"Is that Emily?"
My feet slowed to a halt on Target's scuffed linoleum floor and I lifted my eyes from the receipt I was stuffing into my wallet. I could recognize that voice anywhere. Five years of singing Justin Bieber at the top of our lungs, calling each other funny names and spending multiple hours each day talking on the phone meant it was practically ingrained in my memory.
"Oh my gosh! Rachel!" I said before I had even fully turned around. "It's been what? Two? Three years?"
June 6, 2014, at our high school graduation. That was the last time we saw each other. I knew that, but it seemed like a necessary formality to ask how long it had been. And even though it had been over two years since I'd laid eyes on her caramel brown skin and slender figure in person, it felt like I had seen her just yesterday; and not in the nostalgic sense, but in the literal sense.
After a brief chat, we said our goodbyes, but I thought about our conversation for the rest of the night. I couldn't understand why I felt like I knew nothing yet everything about her. And then it dawned on me: we hadn't spoken in years, but we saw each other's posts on Facebook, Instagram, and Snapchat almost daily, so it truly felt like we hadn't missed out on anything in each other's lives.

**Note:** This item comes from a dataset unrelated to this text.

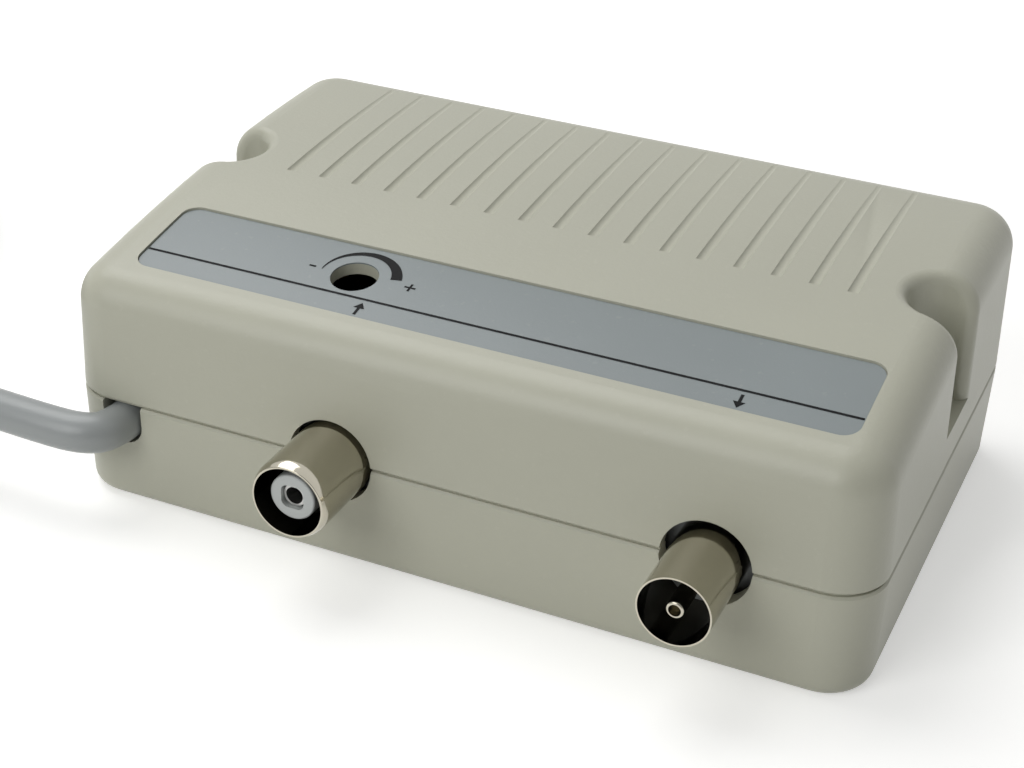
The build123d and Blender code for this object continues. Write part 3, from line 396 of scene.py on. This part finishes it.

This realization should have put an end to my deep contemplation, but it only progressed.
How might our conversation have differed if social media didn't exist? Would she have known I had been diagnosed with an eating disorder just ten months after starting college? Would I have known that she gave birth to a beautiful baby boy? Would we have addressed each other differently? Would we have talked longer? Cherished each other's presence? Hugged each other goodbye instead of waving?
I raise these questions because my situation with Rachel is not unlike many others that I have experienced over the past few months; and this leads me to believe that the dynamic of our conversations and even our relationships is changing due to social media. This electronic world that allows us to stay updated on our friends' and followers' every move is creating relationships that are based on face value and a limited level of depth. We assume that what is on social media is authentic and that we know a person based off their pictures, recent status updates and bio, and when we actually get the chance to speak and address them in public, our conversations are driven by what we think we already know due to our blind trust to believe what we read on social media.
Before we go on, I should note that I find social media an extremely valuable form of communication in many ways more than one. Furthermore, I am not a social media expert. I am just an undergraduate student with an overactive imagination and a tendency to ask a plethora of "what if" questions. If you think I am going to tell you something about social media that you probably don't already know or haven't at least already detected, please do away with that notion. What I am going to tell you is that social media is a double-edged sword. It's a means of communication that when taken out of context and understood with blind trust creates an impact on our social relationships. And, although there are a handful of persons who do not interact on the online world, a vast majority of us do.
A 2015 study found that over 65 percent of adults use social networking sites—a nearly tenfold jump in the last decade. What's more is that social media usage is even more prominent between young adults 18-29 years old. The same study found that social media usage between young adults has climbed from 12 percent in 2005 to 90 percent in 2015. The purpose of telling you these statistics is not to make you think about how many people use social media, but to get you thinking about how social media usage has changed during your lifetime and how this had impacted your life and others around you.
The change in relationships, society and culture due to social media is not something to fear, but something to be aware of. Furthermore, I do not condone a purging social media from your life. But as I said above, ask yourself how your social media usage has impacted relationships in your life. Ask yourself how you might see, act and treat people differently if social media did not exist. Be more conscious of how you interact on social media and don't blindly trust everything you read. Lastly, never underestimate the value of true human interaction. After all, the light you see in someones eyes when they smile is far better in person than it is online.